Robert Atkinson, the president of a tech policy think tank in D.C., thinks so. It's because of an "inherent physics problems," Atkinson explained Wednesday during a panel discussion on the future of broadband policy hosted by Atlantic Live, The Atlantic's events arm. He and others spoke about, among many other things, the problems facing the improvement of the nation's mobile broadband infrastructure.

That "inherent physics problem" is that cell towers only have so much capacity. Building more towers is one option, but it suffers from a not-in-my-backyard problem, said Atkinson, the president of the non-profit Information Technology and Innovation Foundation. "We have city after city after city who decides they don't like cell towers."
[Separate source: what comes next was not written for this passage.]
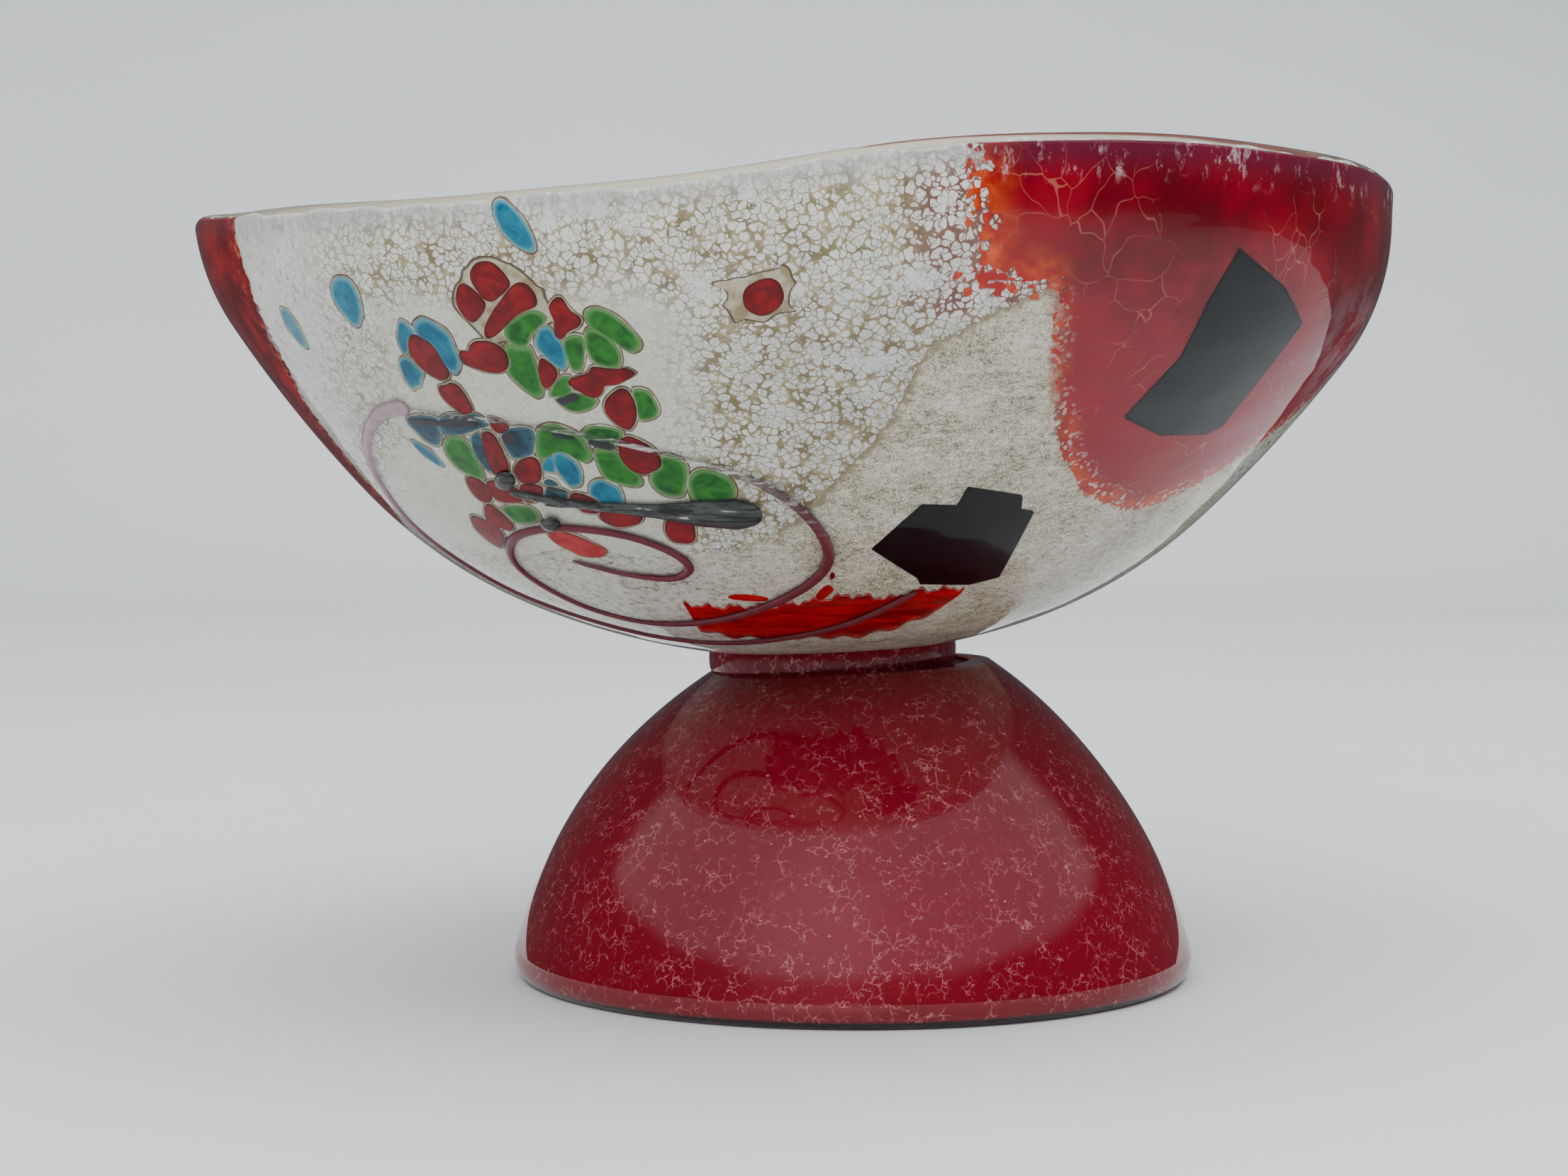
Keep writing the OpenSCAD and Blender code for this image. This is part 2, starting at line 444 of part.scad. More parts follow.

And demand is exploding. Earlier this year, networking giant Cisco issued a report in which it predicted a 39-fold increase in global mobile data traffic between 2009 and 2014.

Two major global trends are driving this increase-the proliferation of mobile-ready devices and widespread mobile video content consumption. By 2014, there could be over 5 billion personal devices connecting to mobile networks - and billions more machine-to-machine nodes.

Robert Quinn, another member of the panel discussion and AT&T's senior vice president for federal regulations, said reducing the strain on the "last mile," or the last stretch data travels to reach the consumer, is critical. "Our corporate mantra, if you will, is to get the wireless data traffic off of the wireless last mile and onto the core network as quickly as we possibly can."

AT&T has been ridiculed for the slowness of its network, which suffers the strain of being the only one to support the wildly popular iPhone. Quinn said his company is trying to extend faster fiber-optic connections to cell towers and give customers access to Wi-Fi hotspots (last month they set one up in Times Square). Improving the wired connections to cell towers is critical to making viable the new 4G wireless network, as I've written elsewhere.

Of course, faster wired connections aren't the only solution. Freeing up unused parts of the broadcast spectrum to use for mobile broadband, is critical too, Atkinson said. It's an idea the Federal Communications Commision backs. Earlier this month, FCC Chairman Julius Genachowski told The Wall Street Journal that his group hopes to triple the amount of spectrum available for mobile broadband. But even that may not be enough, he said:

Sounds good until you see the consensus studies that show the demand that iPhones, iPads and other smartphones will place on spectrum networks over the next five years is 30 to 40 times. It's a huge gap.

Yesterday's event, part of a two-day long event on the future of the city, was moderated by Blair Levin, the architect of the FCC's National Broadband Plan. The panel's fourth member was Sascha Meinrath, director of the New America Foundation's Open Technology Initiative.